I have reminded many to check their insurance policies because the windstorm season is approaching for the southern coastal waters and the Atlantic seaboard. Over the past two weeks, I have fielded two important insurable interest questions and noticed a wrong address of the risk, which may have raised significant problems. Accordingly, it is a good time to discuss these two potential areas of coverage disputes and review policies to make certain you do not have these issues.

The insurable interest requirement in property insurance policies has historical and practical implications. Generally, an "insurable interest" in property exists when a person or entity derives some financial benefit or other personal advantage by a property’s preservation, maintenance or existence, so that if the property were damaged or destroyed, the person or entity would suffer a financial loss.

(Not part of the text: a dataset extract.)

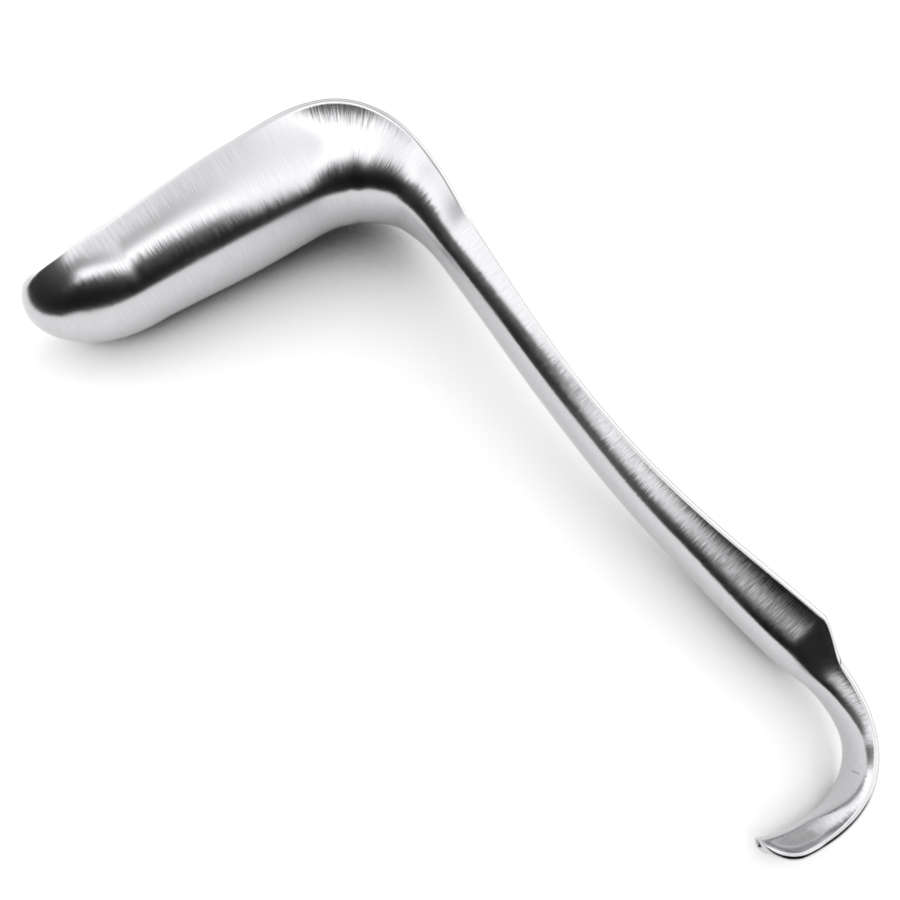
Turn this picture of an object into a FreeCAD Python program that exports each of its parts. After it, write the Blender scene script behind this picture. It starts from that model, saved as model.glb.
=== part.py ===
import FreeCAD, Part
import math
import os

os.makedirs("parts", exist_ok=True)

# All sizes are in millimetres and all angles in degrees.
# A station is a pair: a distance along the spine and the value there.

# Sheet and its rounded edge
sheet_thickness = 2.0
edge_bulge = 0.7

# Where the shoulder stands on the spine, and where the hook ends
shoulder_at = 283.0
spine_length = 358.0

# Direction of the spine, first from the blade's tip, then past the shoulder
blade_course = [(0, 46.0), (12, 76.0), (25, 89.5), (78, 88.5)]
heel_course = [(90, 75.0), (100, 57.0), (110, 34.0), (120, 15.5), (132, 2.0)]
handle_course = [(150, -5.5), (170, -5.5), (205, 0.0), (270, 11.5)]
shoulder_course = 10.0
hook_course = [(12, -2.0), (24, -20.0), (36, -48.0), (49, -75.0), (61, -95.0)]
hook_end_course = -116.0

# Half width of the trough
blade_half_widths = [(30, 19.8), (65, 23.8), (95, 24.7)]
heel_half_widths = [(112, 22.4), (130, 17.0)]
handle_half_widths = [(150, 11.3), (200, 11.4)]
shoulder_half_width = 14.4
hook_half_widths = [(12, 9.0), (29, 8.6), (45, 9.2), (61, 6.8)]

# Depth of the trough's floor below the spine
blade_depths = [(30, 18.4), (65, 20.2), (95, 20.4)]
heel_depths = [(112, 19.1), (130, 13.2)]
handle_depths = [(150, 10.1), (202, 7.5), (247, 9.0)]
shoulder_depth = 11.3
hook_depths = [(18, 8.7), (39, 6.0), (60, 7.3)]

# Drop of the rim below the spine, which starts at the shoulder
rim_drops = [(12, 3.1), (60, 2.7)]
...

Historically, there was a social concern that if property insurance was sold, insureds would have an incentive to destroy the insured property. The purpose of the insurable interest requirement helps partially allay this concern. An insurable interest requirement serves the following purposes:

  1. Prevents insurance from becoming a wager rather than a social product used for financial protection;
  2. Deters people with no interest in the property from allowing destruction or intentionally causing the damage;
  3. Indemnification of people with financial loss for the proper amount of the interest.

Generally, a person/entity with an insurable interest will be:

  1. Owners and those with ownership interests;
  2. Use or occupancy interests;
  3. Contractual requirement interests;
  4. Custody or risk of loss interests;
  5. Lien and security interests.

The most common question I field is whether you have to be the owner of property to have an insurable interest. The answer: NO. To have an insurable interest, one must only suffer financially if the property is damaged or destroyed.

Insurable interest problems typically arise where the people or entities with the insurable interest are not named correctly or completely in the insurance declarations.

This occurs most often during or after divorce, death, expiration of leases or contracts, complex real estate ownership and lease backs to closely held family property, long term leases, co-operatives written under a condominium form, and lien holders buying insurance for greater than their interest.

Chip’s Insurance Rule: Name the legal owners correctly, and include everybody else with a financial interest. Agents and brokers should spend more time discussing this issue with policyholders –especially where businesses operate in property without a written lease.

The address is significant as well. Wrong addresses can lead to a wrong premium being charged or a location insured in violation of underwriting requirements. In some states, these are material issues which could cause a claim to be denied. Florida is one of those states.

The typical scenario is where the address listed for the risk is not the intended insured location, but the billing address of the insured. These disputes are not uncommon and typically lead to Errors and Omission claims against agents.

Property managers with many properties should be especially careful to ensure that agents do not write the trade name of a building on the contract rather than the legal name of the owners and possibly the property manager, and also that the risk address is listed and not the property manager’s billing office or another property.

Make a note to check the declarations page of your policy. If somebody is going through a divorce or separation, the policy may need to be changed. If a death has occurred or a guardianship established, see that the policy lists the estates and trusts. In short, most of these problems are avoidable, but we see them in our offices all the time. Do yourself and your friends a favor, and make certain these two basic policy issues are taken care of now.